Maritime insurance costs for vessels operating in the Middle East have increased dramatically, with war risk premiums rising to levels not seen since the 1980s tanker wars. Some insurers have suspended coverage entirely for vessels transiting high-risk areas, further complicating efforts to maintain oil flows.

Shipping rates have surged in response to both increased insurance costs and vessel scarcity, as many operators refuse to risk their assets in contested waters. Very Large Crude Carrier rates from the Middle East to Asia have more than tripled since the beginning of March.

Near-Term Outlook Remains Uncertain

Market participants are closely monitoring diplomatic efforts to resolve the crisis, though the complexity of the situation and involvement of multiple regional actors suggest that a quick resolution remains unlikely. The recent leadership transition in Iran, with Mojtaba Khamenei succeeding his father as supreme leader, has added another layer of uncertainty to diplomatic calculations.

Energy traders are positioning for continued volatility, with many adopting defensive strategies to manage risk in an increasingly unpredictable market environment.
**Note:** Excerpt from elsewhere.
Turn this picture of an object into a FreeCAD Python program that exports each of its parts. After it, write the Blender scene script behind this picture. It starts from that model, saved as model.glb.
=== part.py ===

The combination of supply disruptions, geopolitical uncertainty, and economic concerns has created what many describe as the most challenging trading environment in years.

Long-Term Energy Security Reassessment

The current crisis is prompting a fundamental reassessment of global energy security strategies. Policymakers in major consuming nations are accelerating discussions about reducing dependence on oil imports from geopolitically unstable regions, though the transition to alternative energy sources remains a long-term project.

The immediate focus remains on managing the current supply crisis and its economic implications. As Brent crude trades at $118 per barrel, representing a 27% gain in just one week, markets are bracing for continued volatility and the possibility of further price increases if diplomatic efforts fail to ease tensions in the coming days.

Oil prices quoted reflect trading levels as of Monday morning in Asian and European markets. This is a developing situation with rapid changes possible.